Miljan Pusica – nie grał

Francja – Polska 25:31

Michał Daszek – 30:00

Bartosz Konitz – 11:48 – 1/2 (50%)

Adam Wiśniewski – nie grał

*Maciej Gębala – nie grał

Hiszpania – Szwecja 24:22

Rosja – Czarnogóra 28:21

Dmitrii Zhitnikov – 36:56 – 1/5 (20%) – 4 asysty

 

ŁĄCZNIE:

Michał Daszek – 3 występy – 111:06 czasu gry – 3/9 (33%)
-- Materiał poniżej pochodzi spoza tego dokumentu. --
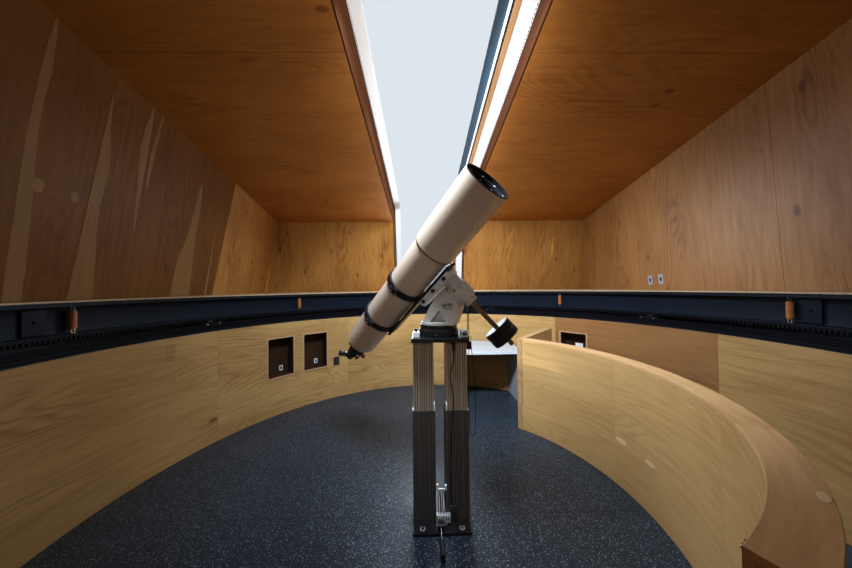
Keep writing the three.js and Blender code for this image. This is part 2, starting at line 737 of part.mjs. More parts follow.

Bartosz Konitz – 2 występy – 16:17 czasu gry – 1/2 (50%) – kara 2 minuty

Adam Wiśniewski – 1 występ – 49:07 czasu gry – 2/4 (50%) – 1 asysta

Ivan Nikcević – 3 występy – 140:51 czasu gry – 15/21 (71%) – karne 5/7 (71%) – 3 asysty

Miljan Pusica – 2 występy – 12:24 czasu gry – kara 2 minuty

Dmitrii Zhitnikov – 3 występy – 117:18 czasu gry – 6/16 (38%) – 15 asyst

*Maciej Gębala – nie grał

 

*Maciej Gębala do meczowej szesnastki reprezentacji Polski, wskoczył w miejsce kontuzjowanego Bartosza Jureckiego. 22-letni obrotowy obecnie jest zawodnikiem niemieckiej drużyny SC Magdeburg. Wspólnie z bratem Tomaszem dołączy jednak do Orlen Wisły Płock przed rozpoczęciem sezonu 2016/2017. Obaj bracia z płockim klubem podpisali trzyletnie kontrakty.